*TASK INPUT:*
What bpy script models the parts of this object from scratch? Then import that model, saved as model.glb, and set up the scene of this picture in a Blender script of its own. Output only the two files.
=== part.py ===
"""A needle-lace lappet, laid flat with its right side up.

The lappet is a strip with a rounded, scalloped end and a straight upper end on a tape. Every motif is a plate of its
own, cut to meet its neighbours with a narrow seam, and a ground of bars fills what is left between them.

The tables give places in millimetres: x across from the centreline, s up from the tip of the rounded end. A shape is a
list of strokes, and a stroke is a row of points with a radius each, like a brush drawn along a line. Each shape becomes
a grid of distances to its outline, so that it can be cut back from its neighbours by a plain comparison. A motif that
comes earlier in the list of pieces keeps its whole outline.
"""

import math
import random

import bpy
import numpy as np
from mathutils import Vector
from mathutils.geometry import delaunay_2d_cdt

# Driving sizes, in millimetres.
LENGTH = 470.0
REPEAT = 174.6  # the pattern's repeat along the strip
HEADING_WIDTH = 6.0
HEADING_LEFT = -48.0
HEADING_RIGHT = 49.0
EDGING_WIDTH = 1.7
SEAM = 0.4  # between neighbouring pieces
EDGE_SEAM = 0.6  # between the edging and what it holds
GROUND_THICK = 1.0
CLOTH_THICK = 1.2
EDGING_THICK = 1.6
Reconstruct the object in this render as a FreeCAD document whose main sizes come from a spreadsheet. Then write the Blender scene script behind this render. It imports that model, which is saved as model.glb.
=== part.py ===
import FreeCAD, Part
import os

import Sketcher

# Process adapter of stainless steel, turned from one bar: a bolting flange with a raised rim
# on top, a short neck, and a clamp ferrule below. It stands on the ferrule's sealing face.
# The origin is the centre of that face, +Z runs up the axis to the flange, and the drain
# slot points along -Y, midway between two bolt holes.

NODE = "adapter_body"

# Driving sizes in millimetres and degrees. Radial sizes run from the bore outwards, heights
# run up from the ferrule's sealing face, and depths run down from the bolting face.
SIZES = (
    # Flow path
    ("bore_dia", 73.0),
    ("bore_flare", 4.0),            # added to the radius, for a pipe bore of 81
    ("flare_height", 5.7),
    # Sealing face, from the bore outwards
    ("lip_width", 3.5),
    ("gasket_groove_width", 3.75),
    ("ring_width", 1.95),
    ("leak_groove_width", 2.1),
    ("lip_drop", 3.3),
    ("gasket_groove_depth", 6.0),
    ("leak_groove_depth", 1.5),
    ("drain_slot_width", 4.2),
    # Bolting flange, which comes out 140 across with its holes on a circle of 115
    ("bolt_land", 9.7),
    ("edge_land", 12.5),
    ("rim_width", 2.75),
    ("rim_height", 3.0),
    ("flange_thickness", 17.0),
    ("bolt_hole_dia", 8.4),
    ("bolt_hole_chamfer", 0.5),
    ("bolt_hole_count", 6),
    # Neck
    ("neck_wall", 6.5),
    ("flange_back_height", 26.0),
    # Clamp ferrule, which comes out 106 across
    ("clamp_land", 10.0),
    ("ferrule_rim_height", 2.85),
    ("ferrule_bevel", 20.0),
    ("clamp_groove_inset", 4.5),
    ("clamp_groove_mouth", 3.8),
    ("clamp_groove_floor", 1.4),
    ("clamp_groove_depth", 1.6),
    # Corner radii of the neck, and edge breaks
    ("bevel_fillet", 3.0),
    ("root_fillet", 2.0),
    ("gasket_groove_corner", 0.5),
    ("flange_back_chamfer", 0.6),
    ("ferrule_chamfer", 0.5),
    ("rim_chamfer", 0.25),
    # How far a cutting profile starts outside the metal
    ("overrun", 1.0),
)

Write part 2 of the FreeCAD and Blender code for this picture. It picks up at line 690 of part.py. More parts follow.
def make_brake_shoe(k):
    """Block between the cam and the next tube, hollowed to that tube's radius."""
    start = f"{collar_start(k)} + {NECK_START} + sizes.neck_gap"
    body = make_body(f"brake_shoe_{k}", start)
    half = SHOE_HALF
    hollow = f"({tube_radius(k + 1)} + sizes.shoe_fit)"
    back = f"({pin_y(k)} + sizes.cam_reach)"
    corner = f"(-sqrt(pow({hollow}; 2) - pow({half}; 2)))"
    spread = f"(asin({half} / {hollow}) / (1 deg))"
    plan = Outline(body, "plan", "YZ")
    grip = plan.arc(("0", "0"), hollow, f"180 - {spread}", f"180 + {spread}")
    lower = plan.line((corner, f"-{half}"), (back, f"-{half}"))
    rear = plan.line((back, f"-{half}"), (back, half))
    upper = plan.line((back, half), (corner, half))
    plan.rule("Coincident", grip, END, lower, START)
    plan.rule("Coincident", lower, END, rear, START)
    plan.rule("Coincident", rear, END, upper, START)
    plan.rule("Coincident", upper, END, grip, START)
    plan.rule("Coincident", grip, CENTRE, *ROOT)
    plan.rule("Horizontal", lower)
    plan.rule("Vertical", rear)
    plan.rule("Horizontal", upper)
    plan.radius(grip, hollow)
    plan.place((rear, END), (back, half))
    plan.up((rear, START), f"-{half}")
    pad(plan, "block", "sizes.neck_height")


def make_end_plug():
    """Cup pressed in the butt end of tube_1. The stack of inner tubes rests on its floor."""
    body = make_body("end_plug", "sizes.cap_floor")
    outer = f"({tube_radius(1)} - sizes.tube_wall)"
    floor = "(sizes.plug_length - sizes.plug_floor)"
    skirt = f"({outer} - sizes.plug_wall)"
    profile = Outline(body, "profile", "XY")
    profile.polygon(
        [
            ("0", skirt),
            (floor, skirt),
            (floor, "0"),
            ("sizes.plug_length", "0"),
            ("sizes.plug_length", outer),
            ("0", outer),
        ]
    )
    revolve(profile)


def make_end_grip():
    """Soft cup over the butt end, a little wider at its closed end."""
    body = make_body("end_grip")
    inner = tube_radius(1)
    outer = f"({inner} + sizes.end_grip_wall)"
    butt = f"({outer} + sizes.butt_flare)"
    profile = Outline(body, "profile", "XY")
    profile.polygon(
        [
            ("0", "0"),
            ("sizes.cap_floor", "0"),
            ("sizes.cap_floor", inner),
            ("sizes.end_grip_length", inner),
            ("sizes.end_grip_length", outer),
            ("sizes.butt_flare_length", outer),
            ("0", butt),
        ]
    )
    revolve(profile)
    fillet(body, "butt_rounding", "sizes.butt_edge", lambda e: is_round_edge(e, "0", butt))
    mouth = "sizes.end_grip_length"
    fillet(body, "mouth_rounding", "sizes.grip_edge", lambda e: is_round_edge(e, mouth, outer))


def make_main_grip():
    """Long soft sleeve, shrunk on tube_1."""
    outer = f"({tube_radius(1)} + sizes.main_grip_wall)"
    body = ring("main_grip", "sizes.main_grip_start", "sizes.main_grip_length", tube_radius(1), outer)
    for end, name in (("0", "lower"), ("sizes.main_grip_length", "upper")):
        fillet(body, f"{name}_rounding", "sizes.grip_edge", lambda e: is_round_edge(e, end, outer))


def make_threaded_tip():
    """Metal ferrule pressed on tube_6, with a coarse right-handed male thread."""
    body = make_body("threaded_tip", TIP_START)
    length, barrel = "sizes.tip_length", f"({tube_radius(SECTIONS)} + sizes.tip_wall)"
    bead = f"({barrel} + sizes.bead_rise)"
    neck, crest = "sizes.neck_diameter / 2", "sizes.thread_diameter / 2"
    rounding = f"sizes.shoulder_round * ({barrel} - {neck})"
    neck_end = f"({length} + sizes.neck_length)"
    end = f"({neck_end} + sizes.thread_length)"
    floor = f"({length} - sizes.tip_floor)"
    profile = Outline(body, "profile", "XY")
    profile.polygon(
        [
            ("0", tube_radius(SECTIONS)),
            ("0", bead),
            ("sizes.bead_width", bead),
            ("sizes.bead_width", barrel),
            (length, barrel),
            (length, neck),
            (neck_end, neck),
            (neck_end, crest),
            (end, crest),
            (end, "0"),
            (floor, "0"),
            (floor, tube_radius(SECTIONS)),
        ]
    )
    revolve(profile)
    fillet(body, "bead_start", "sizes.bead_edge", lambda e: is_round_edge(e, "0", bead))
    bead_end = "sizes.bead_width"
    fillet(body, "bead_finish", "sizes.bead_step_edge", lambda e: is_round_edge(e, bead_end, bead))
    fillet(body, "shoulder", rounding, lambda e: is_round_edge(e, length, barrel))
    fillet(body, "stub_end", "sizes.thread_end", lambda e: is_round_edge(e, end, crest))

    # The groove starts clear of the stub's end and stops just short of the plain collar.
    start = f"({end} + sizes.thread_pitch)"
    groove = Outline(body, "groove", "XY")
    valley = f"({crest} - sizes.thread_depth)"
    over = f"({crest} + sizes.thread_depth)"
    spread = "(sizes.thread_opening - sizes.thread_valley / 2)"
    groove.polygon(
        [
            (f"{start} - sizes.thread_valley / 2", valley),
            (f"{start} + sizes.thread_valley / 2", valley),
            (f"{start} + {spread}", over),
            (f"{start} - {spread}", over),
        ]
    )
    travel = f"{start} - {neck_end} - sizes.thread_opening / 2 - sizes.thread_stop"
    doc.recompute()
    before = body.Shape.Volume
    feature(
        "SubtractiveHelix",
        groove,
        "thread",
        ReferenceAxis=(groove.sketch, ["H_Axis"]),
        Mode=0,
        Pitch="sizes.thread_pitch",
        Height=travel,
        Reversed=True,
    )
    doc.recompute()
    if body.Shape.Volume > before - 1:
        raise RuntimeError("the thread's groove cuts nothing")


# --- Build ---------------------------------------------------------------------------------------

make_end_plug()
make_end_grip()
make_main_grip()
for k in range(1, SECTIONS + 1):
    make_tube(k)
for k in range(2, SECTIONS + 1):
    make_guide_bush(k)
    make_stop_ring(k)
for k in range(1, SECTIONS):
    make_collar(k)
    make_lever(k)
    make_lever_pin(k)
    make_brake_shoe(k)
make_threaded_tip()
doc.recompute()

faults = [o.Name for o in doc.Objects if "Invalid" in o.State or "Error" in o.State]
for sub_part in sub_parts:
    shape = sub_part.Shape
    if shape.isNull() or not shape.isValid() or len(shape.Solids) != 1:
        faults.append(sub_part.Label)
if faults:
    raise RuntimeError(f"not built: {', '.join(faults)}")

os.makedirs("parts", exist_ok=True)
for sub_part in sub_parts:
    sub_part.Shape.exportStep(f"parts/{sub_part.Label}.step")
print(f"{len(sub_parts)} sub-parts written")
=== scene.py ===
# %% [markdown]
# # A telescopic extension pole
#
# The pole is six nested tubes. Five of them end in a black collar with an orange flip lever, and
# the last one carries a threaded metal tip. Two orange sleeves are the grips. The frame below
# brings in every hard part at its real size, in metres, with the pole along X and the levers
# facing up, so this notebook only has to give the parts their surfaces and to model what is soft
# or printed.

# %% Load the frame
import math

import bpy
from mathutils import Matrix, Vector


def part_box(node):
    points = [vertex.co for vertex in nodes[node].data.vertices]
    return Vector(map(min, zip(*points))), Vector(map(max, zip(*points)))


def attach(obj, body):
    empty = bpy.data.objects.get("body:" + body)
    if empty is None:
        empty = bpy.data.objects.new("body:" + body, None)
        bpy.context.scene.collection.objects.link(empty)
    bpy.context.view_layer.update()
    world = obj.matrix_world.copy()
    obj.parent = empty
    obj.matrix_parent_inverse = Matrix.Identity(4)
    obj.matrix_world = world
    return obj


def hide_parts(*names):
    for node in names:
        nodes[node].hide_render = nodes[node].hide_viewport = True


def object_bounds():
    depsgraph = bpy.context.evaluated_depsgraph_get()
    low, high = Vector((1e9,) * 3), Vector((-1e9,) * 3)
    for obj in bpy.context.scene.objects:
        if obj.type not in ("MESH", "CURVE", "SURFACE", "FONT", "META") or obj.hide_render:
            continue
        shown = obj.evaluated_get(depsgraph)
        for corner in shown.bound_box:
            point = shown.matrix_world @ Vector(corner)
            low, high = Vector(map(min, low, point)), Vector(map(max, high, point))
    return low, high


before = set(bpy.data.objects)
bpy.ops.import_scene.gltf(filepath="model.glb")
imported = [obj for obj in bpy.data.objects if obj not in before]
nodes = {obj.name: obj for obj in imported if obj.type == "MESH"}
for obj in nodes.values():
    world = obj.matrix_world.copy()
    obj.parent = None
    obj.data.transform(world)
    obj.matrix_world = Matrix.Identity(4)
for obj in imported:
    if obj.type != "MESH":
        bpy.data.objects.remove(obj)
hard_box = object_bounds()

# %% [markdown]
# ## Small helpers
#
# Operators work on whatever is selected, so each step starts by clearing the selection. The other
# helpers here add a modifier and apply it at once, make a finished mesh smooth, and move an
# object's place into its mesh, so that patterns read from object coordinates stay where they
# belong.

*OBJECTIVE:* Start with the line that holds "# --- Build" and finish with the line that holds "low, high = Vector((1e9,)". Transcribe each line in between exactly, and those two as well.

*COMPLETE OUTPUT:*
# --- Build ---------------------------------------------------------------------------------------

make_end_plug()
make_end_grip()
make_main_grip()
for k in range(1, SECTIONS + 1):
    make_tube(k)
for k in range(2, SECTIONS + 1):
    make_guide_bush(k)
    make_stop_ring(k)
for k in range(1, SECTIONS):
    make_collar(k)
    make_lever(k)
    make_lever_pin(k)
    make_brake_shoe(k)
make_threaded_tip()
doc.recompute()

faults = [o.Name for o in doc.Objects if "Invalid" in o.State or "Error" in o.State]
for sub_part in sub_parts:
    shape = sub_part.Shape
    if shape.isNull() or not shape.isValid() or len(shape.Solids) != 1:
        faults.append(sub_part.Label)
if faults:
    raise RuntimeError(f"not built: {', '.join(faults)}")

os.makedirs("parts", exist_ok=True)
for sub_part in sub_parts:
    sub_part.Shape.exportStep(f"parts/{sub_part.Label}.step")
print(f"{len(sub_parts)} sub-parts written")
=== scene.py ===
# %% [markdown]
# # A telescopic extension pole
#
# The pole is six nested tubes. Five of them end in a black collar with an orange flip lever, and
# the last one carries a threaded metal tip. Two orange sleeves are the grips. The frame below
# brings in every hard part at its real size, in metres, with the pole along X and the levers
# facing up, so this notebook only has to give the parts their surfaces and to model what is soft
# or printed.

# %% Load the frame
import math

import bpy
from mathutils import Matrix, Vector


def part_box(node):
    points = [vertex.co for vertex in nodes[node].data.vertices]
    return Vector(map(min, zip(*points))), Vector(map(max, zip(*points)))


def attach(obj, body):
    empty = bpy.data.objects.get("body:" + body)
    if empty is None:
        empty = bpy.data.objects.new("body:" + body, None)
        bpy.context.scene.collection.objects.link(empty)
    bpy.context.view_layer.update()
    world = obj.matrix_world.copy()
    obj.parent = empty
    obj.matrix_parent_inverse = Matrix.Identity(4)
    obj.matrix_world = world
    return obj


def hide_parts(*names):
    for node in names:
        nodes[node].hide_render = nodes[node].hide_viewport = True


def object_bounds():
    depsgraph = bpy.context.evaluated_depsgraph_get()
    low, high = Vector((1e9,) * 3), Vector((-1e9,) * 3)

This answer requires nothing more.